--- Supplied data ---
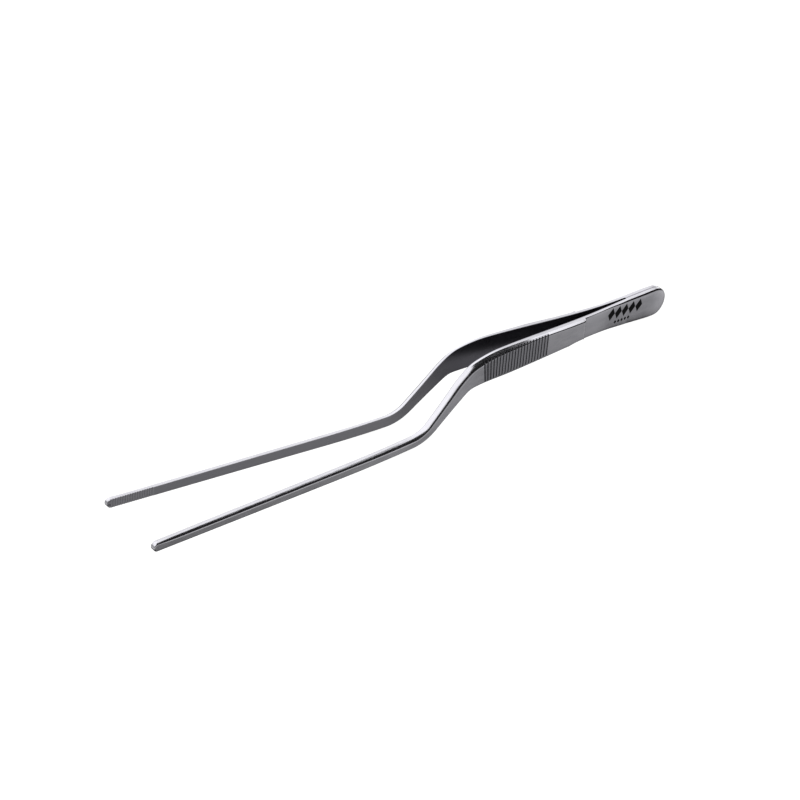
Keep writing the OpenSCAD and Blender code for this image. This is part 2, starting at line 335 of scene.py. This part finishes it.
def blade(name, side, material):
    """One whole arm. side is -1 for the near arm and 1 for the far one."""
    stations = blade_stations()
    rings = np.concatenate([straight_half(stations, 1), round_end(stations[-1], 1, FAN),
                            straight_half(stations[::-1], -1), round_end(stations[0], -1, -FAN)])
    count, points = rings.shape[:2]
    x, depth, z, s, up = np.moveaxis(rings, -1, 0)
    y = side * (spread(s) + depth)
    place = np.stack([x, y, z], -1).reshape(-1, 3)
    turned = np.array(TO_ROW)
    coords = place @ turned[:3, :3].T + turned[:3, 3]
    i, j = np.meshgrid(np.arange(count), np.arange(points - 1), indexing="ij")
    after = (i + 1) % count
    quads = np.stack([i * points + j, i * points + j + 1, after * points + j + 1, after * points + j], -1)
    mesh = bpy.data.meshes.new(name)
    mesh.from_pydata(coords.tolist(), [], quads.reshape(-1, 4).tolist())
    grain = mesh.attributes.new("blade", "FLOAT_VECTOR", "POINT")
    grain.data.foreach_set("vector", np.stack([s, up, depth], -1).astype(np.float32).ravel())
    # The recess attribute holds painted shade: darkening in the grip's grooves and, fainter, in the teeth's
    # valleys on the inner face
    groove_shade = mesh.attributes.new("groove_shade", "FLOAT", "POINT")
    outer = depth > thickness(s) / 2
    painted_rib_groove_shade = groove(s) * (half_width(s) - np.abs(up) > CLEAN_EDGE)
    painted_tooth_shade = TOOTH_SHADE * tooth_gap(s) * (depth < TOOTH_REACH)
    cut = np.where(outer, painted_rib_groove_shade, painted_tooth_shade)
    groove_shade.data.foreach_set("value", cut.astype(np.float32).ravel())
    bm = bmesh.new()
    bm.from_mesh(mesh)
    bmesh.ops.remove_doubles(bm, verts=bm.verts, dist=WELD_DISTANCE)
    bmesh.ops.dissolve_degenerate(bm, edges=bm.edges, dist=WELD_DISTANCE)
    bmesh.ops.recalc_face_normals(bm, faces=bm.faces)
    bm.to_mesh(mesh)
    bm.free()
    mesh.shade_smooth()
    mesh.set_sharp_from_angle(angle=SMOOTH_ANGLE)
    mesh.materials.append(material)
    obj = bpy.data.objects.new(name, mesh)
    bpy.context.scene.collection.objects.link(obj)
    return obj


# --- Materials --------------------------------------------------------------------------------
class Nodes:
    """A short way to write a node tree: every call adds one node and returns its output."""

    def __init__(self, tree):
        self.tree = tree
        tree.nodes.clear()

    def add(self, kind, inputs=(), **settings):
        node = self.tree.nodes.new(kind)
        for key, value in settings.items():
            setattr(node, key, value)
        for key, value in dict(inputs).items():
            if isinstance(value, bpy.types.NodeSocket):
                self.tree.links.new(value, node.inputs[key])
            else:
                node.inputs[key].default_value = value
        return node

    def math(self, operation, *values):
        return self.add("ShaderNodeMath", enumerate(values), operation=operation).outputs[0]

    def vector(self, operation, *values):
        node = self.add("ShaderNodeVectorMath", enumerate(values), operation=operation)
        return node.outputs["Value" if operation == "DOT_PRODUCT" else "Vector"]

    def ramp(self, value, low, high, to_low=0.0, to_high=1.0):
        settings = {"Value": value, "From Min": low, "From Max": high, "To Min": to_low, "To Max": to_high}
        return self.add("ShaderNodeMapRange", settings, interpolation_type="SMOOTHSTEP").outputs[0]

    def noise(self, vector, scale, detail=3.0):
        settings = {"Vector": vector, "Scale": scale, "Detail": detail}
        return self.add("ShaderNodeTexNoise", settings).outputs["Fac"]

    def mix(self, share, first, second):
        node = self.add("ShaderNodeMix", data_type="RGBA")
        for key, value in ((0, share), (6, first), (7, second)):
            if isinstance(value, bpy.types.NodeSocket):
                self.tree.links.new(value, node.inputs[key])
            else:
                node.inputs[key].default_value = value
        return node.outputs[2]


def grey(value):
    return (value, value, value, 1.0)


SATIN_DARK, SATIN_LIGHT = (0.48, 0.475, 0.51, 1.0), (0.56, 0.555, 0.59, 1.0)
# Painted shade for the ribbed face; the lighter steel beside it is a painted reflection on the shank's
# outer face
RIB_SHADE_STEEL, SHANK_SHEEN_STEEL = (0.2, 0.2, 0.22, 1.0), (0.78, 0.775, 0.82, 1.0)
# Painted shade for the inner faces: darkest between the grips, where the blades shade each other, lighter
# towards the shank
INNER_GRIP_SHADE, INNER_SHANK_SHADE = (0.2, 0.195, 0.22, 1.0), (0.44, 0.435, 0.47, 1.0)
# Painted shade for the grooves and the teeth's valleys, beside the black of the mark's print
GROOVE_SHADE, MARK_BLACK = (0.03, 0.03, 0.032, 1.0), (0.012, 0.012, 0.013, 1.0)


def lozenge_mark(n, station, up, depth):
    """Mask of a generic mark on the heel: a row of large lozenges over a row of small ones."""

    def lozenges(middle_s, middle_up, pitch, count, half_l, half_h, slant):
        span = pitch * count / 2
        off = n.math("SUBTRACT", station, middle_s - span)
        cell = n.math("SUBTRACT", n.math("FLOORED_MODULO", off, pitch), pitch / 2)
        off_up = n.math("SUBTRACT", up, middle_up)
        lean = n.math("ADD", cell, n.math("MULTIPLY", off_up, slant))
        reach = n.math("ADD", n.math("DIVIDE", n.math("ABSOLUTE", lean), half_l),
                       n.math("DIVIDE", n.math("ABSOLUTE", off_up), half_h))
        from_middle = n.math("ABSOLUTE", n.math("SUBTRACT", station, middle_s))
        inside = n.ramp(from_middle, span, span - 0.05)
        return n.math("MULTIPLY", n.ramp(reach, 1.04, 0.96), inside)

    big = lozenges(middle_s=26.4, middle_up=1.9, pitch=4.3, count=5, half_l=2.1, half_h=3.3, slant=0.25)
    small = lozenges(middle_s=28.0, middle_up=-3.0, pitch=2.1, count=5, half_l=0.85, half_h=1.0, slant=0)
    return n.math("MULTIPLY", n.math("MAXIMUM", big, small), n.math("GREATER_THAN", depth, 1.0))


def satin_steel(name, marked):
    """Satin stainless steel: fine grinding lines along the blade, cloudy gloss and hairline scratches, with
    painted shade in the grooves, the teeth's valleys and on the ribbed face, and a painted reflection on
    the shank's outer face. The inner faces are rougher and carry painted shade, darkest between the grips."""
    material = bpy.data.materials.new(name)
    material.use_nodes = True
    n = Nodes(material.node_tree)
    place = n.add("ShaderNodeAttribute", attribute_name="blade").outputs["Vector"]
    parts = n.add("ShaderNodeSeparateXYZ", {0: place})
    station, up, depth = parts.outputs[0], parts.outputs[1], parts.outputs[2]
    # Noise that is drawn out along the blade: fine grain, sparse hairlines and soft clouds
    grain = n.noise(n.vector("MULTIPLY", place, (0.12, 6.0, 6.0)), 1.6, 4.0)
    hairlines = n.noise(n.vector("MULTIPLY", place, (0.05, 2.2, 2.2)), 2.4, 2.0)
    scratches = n.ramp(hairlines, 0.66, 0.72)
    clouds = n.noise(n.vector("MULTIPLY", place, (0.25, 0.6, 0.6)), 0.6, 3.0)
    # Masks: painted shade in the grooves and teeth, on the inner face and on the ribbed outer face, and a
    # painted reflection on the shank's outer face
    groove_shade = n.add("ShaderNodeAttribute", attribute_name="groove_shade").outputs["Fac"]
    inner = n.ramp(depth, 0.5, 0.05)
    in_ribs = n.math("MULTIPLY", n.ramp(station, RIBS[0] - 0.6, RIBS[0] - 0.4),
                     n.ramp(station, RIBS[1] + 0.6, RIBS[1] + 0.4))
    ribbed = n.math("MULTIPLY", in_ribs, n.ramp(depth, 2.2, 2.6))
    shank = n.math("MULTIPLY", n.ramp(station, KNEE_AT, SHANK_AT), n.ramp(up, 1.6, 1.2))
    tone = n.math("ADD", n.math("MULTIPLY", grain, 0.4), n.math("MULTIPLY", clouds, 0.6))
    colour = n.mix(n.ramp(tone, 0.3, 0.7), SATIN_DARK, SATIN_LIGHT)
    # Painted reflection: a lighter copy of the steel on the shank's outer face makes it brighter than the
    # rest of the blade
    colour = n.mix(shank, colour, SHANK_SHEEN_STEEL)
    # Painted shade on the inner faces, deepest between the grips and easing off towards the knee
    colour = n.mix(inner, colour, n.mix(n.ramp(station, UPPER_FROM, KNEE_AT), INNER_GRIP_SHADE, INNER_SHANK_SHADE))
    # Painted shade on the ribbed outer face, making the ribs darker than the plain face
    colour = n.mix(n.math("MULTIPLY", ribbed, 0.55), colour, RIB_SHADE_STEEL)
    # Painted shade in the grooves and the teeth's valleys
    colour = n.mix(n.math("MULTIPLY", groove_shade, 0.85), colour, GROOVE_SHADE)
    rough = n.math("ADD", n.ramp(clouds, 0.3, 0.7, 0.13, 0.19), n.math("MULTIPLY", grain, 0.05))
    rough = n.math("ADD", rough, n.math("MULTIPLY", scratches, 0.06))
    rough = n.math("ADD", rough, n.math("MULTIPLY", inner, 0.12))
    rough = n.math("ADD", rough, n.math("MULTIPLY", groove_shade, 0.12))
    texture = n.math("ADD", n.math("MULTIPLY", grain, 0.6), n.math("MULTIPLY", scratches, -0.4))
    if marked:
        mark = lozenge_mark(n, station, up, depth)
        colour = n.mix(mark, colour, MARK_BLACK)
        rough = n.math("ADD", rough, n.math("MULTIPLY", mark, 0.25))
        texture = n.math("SUBTRACT", texture, n.math("MULTIPLY", mark, 0.8))
    bump = n.add("ShaderNodeBump", {"Height": texture, "Strength": 0.2, "Distance": 4e-6})
    shader = n.add("ShaderNodeBsdfPrincipled", {"Base Color": colour, "Roughness": rough, "Metallic": 1.0,
                                                "Normal": bump.outputs[0]})
    n.add("ShaderNodeOutputMaterial", {"Surface": shader.outputs[0]})
    return material


def white_floor():
    """A plain white table top that glows a little, as a lit product table does."""
    material = bpy.data.materials.new("white_floor")
    material.use_nodes = True
    n = Nodes(material.node_tree)
    place = n.add("ShaderNodeTexCoord").outputs["Object"]
    tone = n.mix(n.noise(place, 3.0), grey(0.10), grey(0.14))
    shader = n.add("ShaderNodeBsdfPrincipled", {"Base Color": tone, "Roughness": 0.8,
                                                "Emission Color": grey(1.0), "Emission Strength": 0.96})
    n.add("ShaderNodeOutputMaterial", {"Surface": shader.outputs[0]})
    return material


# --- Pieces -----------------------------------------------------------------------------------
def arm(side_name, side, marked):
    piece = blade(side_name + "_blade", side, satin_steel(side_name + "_satin_steel", marked))
    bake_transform(piece)
    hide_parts(side_name + "_heel", side_name + "_spring", side_name + "_arm")
    return piece


arm("near", -1, True)
arm("far", 1, False)


# --- Stage ------------------------------------------------------------------------------------
def floor():
    size = 4.0
    mesh = bpy.data.meshes.new("floor")
    bm = bmesh.new()
    bmesh.ops.create_circle(bm, cap_ends=True, segments=96, radius=size)
    bm.to_mesh(mesh)
    bm.free()
    obj = bpy.data.objects.new("floor", mesh)
    bpy.context.scene.collection.objects.link(obj)
    mesh.materials.append(white_floor())
    obj.visible_glossy = False


def backdrop():
    """A white dome that only the camera sees, so that low views end in white too."""
    mesh = bpy.data.meshes.new("backdrop")
    bm = bmesh.new()
    bmesh.ops.create_icosphere(bm, subdivisions=4, radius=6.0)
    bm.to_mesh(mesh)
    bm.free()
    obj = bpy.data.objects.new("backdrop", mesh)
    bpy.context.scene.collection.objects.link(obj)
    material = bpy.data.materials.new("white_backdrop")
    material.use_nodes = True
    n = Nodes(material.node_tree)
    glow = n.add("ShaderNodeEmission", {"Color": grey(1.0), "Strength": 1.03})
    n.add("ShaderNodeOutputMaterial", {"Surface": glow.outputs[0]})
    mesh.materials.append(material)
    obj.visible_glossy = False
    obj.visible_diffuse = False
    obj.visible_shadow = False


def direction(azimuth, elevation):
    """Unit vector at this compass angle from +X towards +Y and this height above the horizon."""
    a, e = math.radians(azimuth), math.radians(elevation)
    return (math.cos(a) * math.cos(e), math.sin(a) * math.cos(e), math.sin(e))


def studio():
    """Soft studio light, all from the world: a big bright tent overhead and behind whose front rim
    draws the blades' edge lines, a low reflector all round, and grey walls but for a dark front."""
    world = bpy.data.worlds.new("studio")
    world.use_nodes = True
    bpy.context.scene.world = world
    n = Nodes(world.node_tree)
    look = n.add("ShaderNodeTexCoord").outputs["Generated"]
    height = n.add("ShaderNodeSeparateXYZ", {0: look}).outputs[2]

    def level(elevation):
        return math.sin(math.radians(elevation))

    def band(start, end, first=0.0, last=1.0):
        """A value that eases from first to last between two heights above the horizon, in degrees."""
        return n.ramp(height, level(start), level(end), first, last)

    def disc(azimuth, elevation, radius, soft, strength=1.0):
        """A round patch: its radius and the half width of its soft rim are in degrees."""
        facing = n.vector("DOT_PRODUCT", look, direction(azimuth, elevation))
        outside, inside = (math.cos(math.radians(radius + rim)) for rim in (soft, -soft))
        return n.ramp(facing, outside, inside, 0, strength)

    def without(light, patch):
        return n.math("MULTIPLY", light, n.math("SUBTRACT", 1.0, patch))

    # Flags darken the bevel beside the ribs and the heel's edge, the dark front gives the black edge
    # lines, and cards light the heel's end and dome
    ribs_flag = disc(-57, 25, 26, 3)
    heel_flag = disc(55, -37, 35, 10, 0.85)
    dark_front = disc(-50, 0, 64, 12)
    heel_end_card = disc(43, -3, 15, 6, 1.1)
    dome_card = disc(-28, -39, 9, 7, 0.3)
    tent = without(n.math("MULTIPLY", band(14, 24), band(25, 38, 1.3, 1.75)), ribs_flag)
    low = without(n.math("MULTIPLY", band(-15, -23, 0, 0.6), band(-47, -27)), heel_flag)
    walls = without(n.math("MULTIPLY", band(-23, -15), band(24, 14, 0, 0.35)), dark_front)
    light = 0.02
    for part in (tent, low, walls, heel_end_card, dome_card):
        light = n.math("ADD", light, part)
    background = n.add("ShaderNodeBackground", {"Color": grey(1.0), "Strength": light})
    n.add("ShaderNodeOutputWorld", {"Surface": background.outputs[0]})


def camera():
    """The photograph's viewpoint, measured against the handle: from the near side and the tips'
    side, well above the table."""
    right_azimuth, elevation, roll = -38.79, 32.84, math.radians(-4.406)
    distance, focal = 1.25, 123.8
    # The point of the tongs that the middle of the picture shows
    aim = row(-153.58, 4.016, -10.626)
    turn = TO_ROW.to_3x3().normalized()
    right = turn @ Vector(direction(right_azimuth, 0))
    back = turn @ Vector(direction(right_azimuth - 90, elevation))
    level = Matrix((right, back.cross(right), back)).transposed().to_4x4()
    data = bpy.data.cameras.new("camera")
    data.lens, data.sensor_width = focal, 36.0
    data.clip_start, data.clip_end = 0.01, 50.0
    obj = bpy.data.objects.new("camera", data)
    bpy.context.scene.collection.objects.link(obj)
    obj.matrix_world = Matrix.Translation(aim + back * distance) @ level @ Matrix.Rotation(-roll, 4, "Z")
    bpy.context.scene.camera = obj


floor()
backdrop()
studio()
camera()
bpy.context.scene.view_settings.view_transform = "Standard"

--- What the task requires ---
Starting at the first line of the material above, reproduce each line exactly up to and including the line with "short way to".

--- Result ---
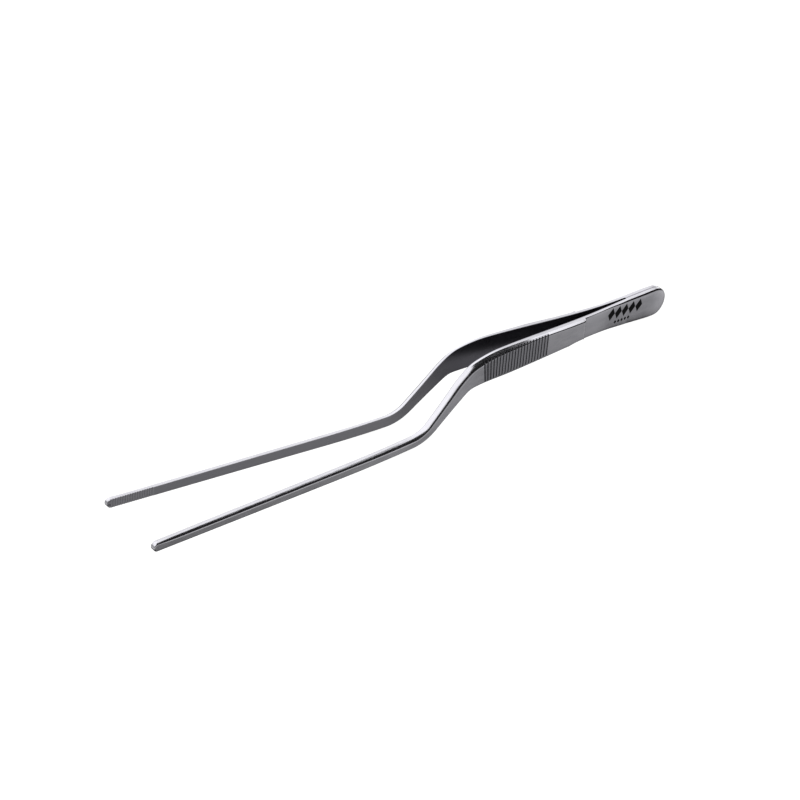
Keep writing the OpenSCAD and Blender code for this image. This is part 2, starting at line 335 of scene.py. This part finishes it.
def blade(name, side, material):
    """One whole arm. side is -1 for the near arm and 1 for the far one."""
    stations = blade_stations()
    rings = np.concatenate([straight_half(stations, 1), round_end(stations[-1], 1, FAN),
                            straight_half(stations[::-1], -1), round_end(stations[0], -1, -FAN)])
    count, points = rings.shape[:2]
    x, depth, z, s, up = np.moveaxis(rings, -1, 0)
    y = side * (spread(s) + depth)
    place = np.stack([x, y, z], -1).reshape(-1, 3)
    turned = np.array(TO_ROW)
    coords = place @ turned[:3, :3].T + turned[:3, 3]
    i, j = np.meshgrid(np.arange(count), np.arange(points - 1), indexing="ij")
    after = (i + 1) % count
    quads = np.stack([i * points + j, i * points + j + 1, after * points + j + 1, after * points + j], -1)
    mesh = bpy.data.meshes.new(name)
    mesh.from_pydata(coords.tolist(), [], quads.reshape(-1, 4).tolist())
    grain = mesh.attributes.new("blade", "FLOAT_VECTOR", "POINT")
    grain.data.foreach_set("vector", np.stack([s, up, depth], -1).astype(np.float32).ravel())
    # The recess attribute holds painted shade: darkening in the grip's grooves and, fainter, in the teeth's
    # valleys on the inner face
    groove_shade = mesh.attributes.new("groove_shade", "FLOAT", "POINT")
    outer = depth > thickness(s) / 2
    painted_rib_groove_shade = groove(s) * (half_width(s) - np.abs(up) > CLEAN_EDGE)
    painted_tooth_shade = TOOTH_SHADE * tooth_gap(s) * (depth < TOOTH_REACH)
    cut = np.where(outer, painted_rib_groove_shade, painted_tooth_shade)
    groove_shade.data.foreach_set("value", cut.astype(np.float32).ravel())
    bm = bmesh.new()
    bm.from_mesh(mesh)
    bmesh.ops.remove_doubles(bm, verts=bm.verts, dist=WELD_DISTANCE)
    bmesh.ops.dissolve_degenerate(bm, edges=bm.edges, dist=WELD_DISTANCE)
    bmesh.ops.recalc_face_normals(bm, faces=bm.faces)
    bm.to_mesh(mesh)
    bm.free()
    mesh.shade_smooth()
    mesh.set_sharp_from_angle(angle=SMOOTH_ANGLE)
    mesh.materials.append(material)
    obj = bpy.data.objects.new(name, mesh)
    bpy.context.scene.collection.objects.link(obj)
    return obj


# --- Materials --------------------------------------------------------------------------------
class Nodes:
    """A short way to write a node tree: every call adds one node and returns its output."""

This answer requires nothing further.